§ **DATASET EXCERPT**
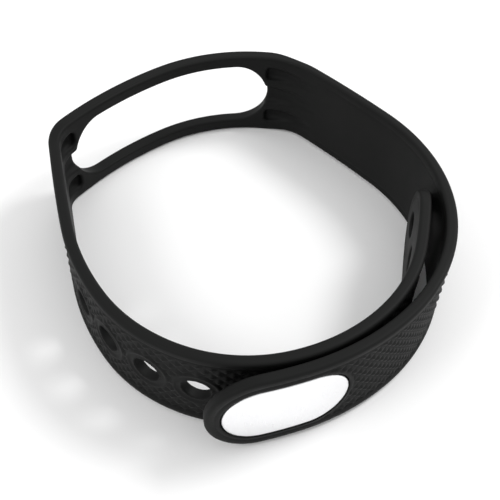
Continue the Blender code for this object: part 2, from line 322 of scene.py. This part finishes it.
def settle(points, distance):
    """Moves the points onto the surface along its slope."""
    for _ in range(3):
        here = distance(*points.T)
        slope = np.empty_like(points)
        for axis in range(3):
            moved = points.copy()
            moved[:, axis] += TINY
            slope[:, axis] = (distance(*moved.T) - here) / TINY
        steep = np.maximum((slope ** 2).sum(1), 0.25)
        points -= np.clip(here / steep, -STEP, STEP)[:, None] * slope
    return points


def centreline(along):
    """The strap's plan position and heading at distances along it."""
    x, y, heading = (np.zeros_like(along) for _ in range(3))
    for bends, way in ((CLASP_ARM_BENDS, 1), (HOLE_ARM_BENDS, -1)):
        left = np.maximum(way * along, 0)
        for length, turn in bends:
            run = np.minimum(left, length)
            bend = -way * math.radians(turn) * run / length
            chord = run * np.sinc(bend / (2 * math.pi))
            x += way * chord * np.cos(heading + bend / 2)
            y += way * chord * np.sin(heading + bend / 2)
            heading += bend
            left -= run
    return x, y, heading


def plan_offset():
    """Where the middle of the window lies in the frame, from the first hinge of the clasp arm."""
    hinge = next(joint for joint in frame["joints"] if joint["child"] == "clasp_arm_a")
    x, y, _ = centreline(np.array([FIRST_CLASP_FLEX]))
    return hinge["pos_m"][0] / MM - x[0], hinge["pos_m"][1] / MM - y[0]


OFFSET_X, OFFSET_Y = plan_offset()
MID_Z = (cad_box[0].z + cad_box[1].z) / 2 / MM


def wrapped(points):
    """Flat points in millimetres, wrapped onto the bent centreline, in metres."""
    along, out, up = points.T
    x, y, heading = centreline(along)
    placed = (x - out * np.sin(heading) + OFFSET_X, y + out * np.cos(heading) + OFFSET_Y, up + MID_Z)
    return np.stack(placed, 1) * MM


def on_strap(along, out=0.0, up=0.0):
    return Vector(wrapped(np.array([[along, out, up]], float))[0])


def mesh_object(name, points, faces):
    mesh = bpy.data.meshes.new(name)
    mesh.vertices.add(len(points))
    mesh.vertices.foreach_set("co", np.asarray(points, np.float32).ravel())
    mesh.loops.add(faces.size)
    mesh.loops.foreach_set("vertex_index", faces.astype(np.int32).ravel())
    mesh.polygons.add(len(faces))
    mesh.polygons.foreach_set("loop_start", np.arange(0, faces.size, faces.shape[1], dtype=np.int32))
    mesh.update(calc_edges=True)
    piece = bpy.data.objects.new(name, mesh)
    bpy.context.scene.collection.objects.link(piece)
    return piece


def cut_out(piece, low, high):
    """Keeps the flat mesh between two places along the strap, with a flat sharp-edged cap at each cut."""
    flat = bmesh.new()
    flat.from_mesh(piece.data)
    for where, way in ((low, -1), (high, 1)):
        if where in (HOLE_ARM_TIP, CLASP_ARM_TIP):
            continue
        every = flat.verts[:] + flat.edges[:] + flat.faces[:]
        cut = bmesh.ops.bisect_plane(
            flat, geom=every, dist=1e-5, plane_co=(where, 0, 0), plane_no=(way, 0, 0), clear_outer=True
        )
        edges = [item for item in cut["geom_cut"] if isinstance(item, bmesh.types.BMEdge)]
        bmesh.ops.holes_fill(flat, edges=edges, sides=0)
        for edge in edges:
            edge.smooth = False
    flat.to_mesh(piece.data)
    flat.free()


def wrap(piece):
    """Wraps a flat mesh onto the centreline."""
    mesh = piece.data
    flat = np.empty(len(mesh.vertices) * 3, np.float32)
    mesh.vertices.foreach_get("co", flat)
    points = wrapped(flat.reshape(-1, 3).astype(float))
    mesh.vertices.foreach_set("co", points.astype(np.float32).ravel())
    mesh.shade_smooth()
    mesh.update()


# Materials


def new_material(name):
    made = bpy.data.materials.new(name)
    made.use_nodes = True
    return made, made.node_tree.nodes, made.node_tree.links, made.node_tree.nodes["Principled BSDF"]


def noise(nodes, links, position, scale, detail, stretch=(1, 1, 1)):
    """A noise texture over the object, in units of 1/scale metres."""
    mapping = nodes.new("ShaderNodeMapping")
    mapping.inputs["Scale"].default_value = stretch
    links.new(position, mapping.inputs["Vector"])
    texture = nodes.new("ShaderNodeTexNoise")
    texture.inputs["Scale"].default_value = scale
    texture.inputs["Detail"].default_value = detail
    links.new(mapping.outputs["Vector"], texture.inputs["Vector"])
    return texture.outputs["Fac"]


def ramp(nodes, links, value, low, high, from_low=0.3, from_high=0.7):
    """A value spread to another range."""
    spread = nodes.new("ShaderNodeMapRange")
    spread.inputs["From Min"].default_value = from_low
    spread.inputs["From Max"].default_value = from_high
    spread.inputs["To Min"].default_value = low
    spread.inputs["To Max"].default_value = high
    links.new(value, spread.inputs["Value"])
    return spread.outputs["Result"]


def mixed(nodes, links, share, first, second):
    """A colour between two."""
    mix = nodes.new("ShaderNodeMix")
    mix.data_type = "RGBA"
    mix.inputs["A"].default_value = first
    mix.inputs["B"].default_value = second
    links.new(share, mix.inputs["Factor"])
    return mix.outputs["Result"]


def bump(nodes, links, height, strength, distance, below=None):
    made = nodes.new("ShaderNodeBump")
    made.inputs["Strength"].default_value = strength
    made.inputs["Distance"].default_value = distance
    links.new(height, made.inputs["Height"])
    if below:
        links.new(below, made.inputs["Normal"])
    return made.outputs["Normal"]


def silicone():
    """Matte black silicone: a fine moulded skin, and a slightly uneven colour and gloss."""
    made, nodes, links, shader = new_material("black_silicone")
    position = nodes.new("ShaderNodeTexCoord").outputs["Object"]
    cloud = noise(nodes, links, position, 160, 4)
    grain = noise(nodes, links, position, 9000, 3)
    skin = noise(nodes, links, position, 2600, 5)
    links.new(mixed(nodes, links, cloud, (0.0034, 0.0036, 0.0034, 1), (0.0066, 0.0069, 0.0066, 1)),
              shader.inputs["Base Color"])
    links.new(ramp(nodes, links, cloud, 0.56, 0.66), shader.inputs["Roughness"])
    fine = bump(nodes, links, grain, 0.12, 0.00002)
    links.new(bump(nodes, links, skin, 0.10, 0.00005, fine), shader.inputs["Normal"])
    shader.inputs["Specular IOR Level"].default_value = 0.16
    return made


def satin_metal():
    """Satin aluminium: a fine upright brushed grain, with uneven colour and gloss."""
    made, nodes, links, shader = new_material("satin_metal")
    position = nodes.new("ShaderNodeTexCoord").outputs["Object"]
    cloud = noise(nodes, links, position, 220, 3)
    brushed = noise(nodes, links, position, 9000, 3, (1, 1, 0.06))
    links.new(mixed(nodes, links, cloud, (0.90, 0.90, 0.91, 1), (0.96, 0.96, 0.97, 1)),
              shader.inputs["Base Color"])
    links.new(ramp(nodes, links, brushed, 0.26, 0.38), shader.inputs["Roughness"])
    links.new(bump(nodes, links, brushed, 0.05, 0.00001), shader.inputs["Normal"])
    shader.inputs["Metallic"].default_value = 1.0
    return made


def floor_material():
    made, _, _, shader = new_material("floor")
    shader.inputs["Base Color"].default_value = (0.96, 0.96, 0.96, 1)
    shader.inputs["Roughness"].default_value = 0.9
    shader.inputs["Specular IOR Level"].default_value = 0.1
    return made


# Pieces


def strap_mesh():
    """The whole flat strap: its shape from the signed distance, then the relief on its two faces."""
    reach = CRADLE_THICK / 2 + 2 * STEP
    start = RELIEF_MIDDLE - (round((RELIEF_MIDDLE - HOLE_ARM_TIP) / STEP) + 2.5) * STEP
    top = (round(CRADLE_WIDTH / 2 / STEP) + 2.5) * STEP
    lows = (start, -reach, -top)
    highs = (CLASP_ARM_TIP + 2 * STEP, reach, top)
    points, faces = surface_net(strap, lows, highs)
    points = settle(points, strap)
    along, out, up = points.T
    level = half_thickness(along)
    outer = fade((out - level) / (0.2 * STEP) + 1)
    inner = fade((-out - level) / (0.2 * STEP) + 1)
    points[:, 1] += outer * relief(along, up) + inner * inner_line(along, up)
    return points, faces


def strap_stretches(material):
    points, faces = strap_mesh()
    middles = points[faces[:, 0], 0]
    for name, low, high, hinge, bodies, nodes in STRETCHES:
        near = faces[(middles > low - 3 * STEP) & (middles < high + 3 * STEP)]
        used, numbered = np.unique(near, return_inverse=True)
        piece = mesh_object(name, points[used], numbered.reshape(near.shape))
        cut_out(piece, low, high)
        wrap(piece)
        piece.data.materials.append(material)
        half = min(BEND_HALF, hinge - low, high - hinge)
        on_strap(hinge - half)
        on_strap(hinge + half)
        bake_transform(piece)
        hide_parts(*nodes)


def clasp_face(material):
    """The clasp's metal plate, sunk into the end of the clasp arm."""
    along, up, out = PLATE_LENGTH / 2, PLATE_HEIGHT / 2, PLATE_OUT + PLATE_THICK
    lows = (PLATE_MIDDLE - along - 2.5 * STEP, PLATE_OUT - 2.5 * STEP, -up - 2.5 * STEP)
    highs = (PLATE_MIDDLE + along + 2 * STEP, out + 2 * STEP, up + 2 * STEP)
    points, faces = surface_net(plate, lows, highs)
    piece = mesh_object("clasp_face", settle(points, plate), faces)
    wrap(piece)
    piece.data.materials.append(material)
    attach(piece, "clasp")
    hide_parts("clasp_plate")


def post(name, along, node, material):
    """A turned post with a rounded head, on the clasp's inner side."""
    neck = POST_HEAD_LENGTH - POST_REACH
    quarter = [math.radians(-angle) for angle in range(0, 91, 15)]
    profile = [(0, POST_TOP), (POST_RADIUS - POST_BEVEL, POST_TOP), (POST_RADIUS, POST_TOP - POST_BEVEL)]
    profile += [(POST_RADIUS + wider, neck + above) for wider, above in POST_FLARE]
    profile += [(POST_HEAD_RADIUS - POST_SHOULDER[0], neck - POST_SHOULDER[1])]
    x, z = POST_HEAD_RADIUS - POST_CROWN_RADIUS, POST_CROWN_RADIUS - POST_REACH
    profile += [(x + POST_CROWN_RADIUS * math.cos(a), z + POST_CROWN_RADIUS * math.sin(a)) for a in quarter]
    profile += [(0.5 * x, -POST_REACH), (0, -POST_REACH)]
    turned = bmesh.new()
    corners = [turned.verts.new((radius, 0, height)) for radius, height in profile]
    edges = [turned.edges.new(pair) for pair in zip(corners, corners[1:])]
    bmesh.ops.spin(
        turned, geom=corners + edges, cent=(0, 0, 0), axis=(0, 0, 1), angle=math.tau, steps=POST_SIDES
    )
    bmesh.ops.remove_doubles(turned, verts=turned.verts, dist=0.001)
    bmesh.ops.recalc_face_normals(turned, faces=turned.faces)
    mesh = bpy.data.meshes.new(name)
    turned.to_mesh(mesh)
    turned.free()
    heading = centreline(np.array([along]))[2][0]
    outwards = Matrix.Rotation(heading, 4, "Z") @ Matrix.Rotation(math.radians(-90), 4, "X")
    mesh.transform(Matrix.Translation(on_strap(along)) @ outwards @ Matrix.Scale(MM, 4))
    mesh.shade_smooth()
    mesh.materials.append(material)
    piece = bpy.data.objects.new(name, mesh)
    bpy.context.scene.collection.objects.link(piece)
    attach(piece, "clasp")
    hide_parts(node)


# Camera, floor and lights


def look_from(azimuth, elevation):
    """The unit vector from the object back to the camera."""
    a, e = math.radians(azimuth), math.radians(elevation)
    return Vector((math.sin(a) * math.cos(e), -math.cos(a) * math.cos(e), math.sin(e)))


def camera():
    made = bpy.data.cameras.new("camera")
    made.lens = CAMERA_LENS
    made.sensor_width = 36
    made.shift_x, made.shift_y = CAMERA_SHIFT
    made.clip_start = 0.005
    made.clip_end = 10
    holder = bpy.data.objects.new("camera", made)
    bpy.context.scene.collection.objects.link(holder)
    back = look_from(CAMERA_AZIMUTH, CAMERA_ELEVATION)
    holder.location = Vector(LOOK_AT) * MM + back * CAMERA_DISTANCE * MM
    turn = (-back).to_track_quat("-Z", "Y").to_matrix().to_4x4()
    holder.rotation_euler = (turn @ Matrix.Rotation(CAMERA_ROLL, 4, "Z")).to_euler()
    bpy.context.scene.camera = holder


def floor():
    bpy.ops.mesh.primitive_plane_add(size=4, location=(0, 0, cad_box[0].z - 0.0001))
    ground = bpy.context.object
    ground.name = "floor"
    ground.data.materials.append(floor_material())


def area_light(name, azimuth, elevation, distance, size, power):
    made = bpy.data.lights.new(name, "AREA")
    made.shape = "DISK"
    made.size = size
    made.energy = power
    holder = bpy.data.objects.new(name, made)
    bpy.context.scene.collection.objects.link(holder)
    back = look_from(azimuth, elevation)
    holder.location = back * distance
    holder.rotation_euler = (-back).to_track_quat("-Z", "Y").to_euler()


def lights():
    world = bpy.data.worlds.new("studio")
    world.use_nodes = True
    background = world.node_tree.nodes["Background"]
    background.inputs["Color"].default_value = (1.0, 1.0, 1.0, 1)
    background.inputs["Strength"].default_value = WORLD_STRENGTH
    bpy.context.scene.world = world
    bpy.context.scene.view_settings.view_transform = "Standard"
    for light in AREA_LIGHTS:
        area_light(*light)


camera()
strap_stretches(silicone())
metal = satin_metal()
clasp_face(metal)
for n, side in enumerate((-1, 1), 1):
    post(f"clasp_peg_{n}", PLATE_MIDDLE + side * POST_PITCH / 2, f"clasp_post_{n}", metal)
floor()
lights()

§ **DIRECTIONS**
What do the lines above say from the one containing "hide_parts(node)" down to the one containing "area_light(*light)"? Return them exactly, both end lines included, and only them.

§ **COMPLETE OUTPUT**
    hide_parts(node)


# Camera, floor and lights


def look_from(azimuth, elevation):
    """The unit vector from the object back to the camera."""
    a, e = math.radians(azimuth), math.radians(elevation)
    return Vector((math.sin(a) * math.cos(e), -math.cos(a) * math.cos(e), math.sin(e)))


def camera():
    made = bpy.data.cameras.new("camera")
    made.lens = CAMERA_LENS
    made.sensor_width = 36
    made.shift_x, made.shift_y = CAMERA_SHIFT
    made.clip_start = 0.005
    made.clip_end = 10
    holder = bpy.data.objects.new("camera", made)
    bpy.context.scene.collection.objects.link(holder)
    back = look_from(CAMERA_AZIMUTH, CAMERA_ELEVATION)
    holder.location = Vector(LOOK_AT) * MM + back * CAMERA_DISTANCE * MM
    turn = (-back).to_track_quat("-Z", "Y").to_matrix().to_4x4()
    holder.rotation_euler = (turn @ Matrix.Rotation(CAMERA_ROLL, 4, "Z")).to_euler()
    bpy.context.scene.camera = holder


def floor():
    bpy.ops.mesh.primitive_plane_add(size=4, location=(0, 0, cad_box[0].z - 0.0001))
    ground = bpy.context.object
    ground.name = "floor"
    ground.data.materials.append(floor_material())


def area_light(name, azimuth, elevation, distance, size, power):
    made = bpy.data.lights.new(name, "AREA")
    made.shape = "DISK"
    made.size = size
    made.energy = power
    holder = bpy.data.objects.new(name, made)
    bpy.context.scene.collection.objects.link(holder)
    back = look_from(azimuth, elevation)
    holder.location = back * distance
    holder.rotation_euler = (-back).to_track_quat("-Z", "Y").to_euler()


def lights():
    world = bpy.data.worlds.new("studio")
    world.use_nodes = True
    background = world.node_tree.nodes["Background"]
    background.inputs["Color"].default_value = (1.0, 1.0, 1.0, 1)
    background.inputs["Strength"].default_value = WORLD_STRENGTH
    bpy.context.scene.world = world
    bpy.context.scene.view_settings.view_transform = "Standard"
    for light in AREA_LIGHTS:
        area_light(*light)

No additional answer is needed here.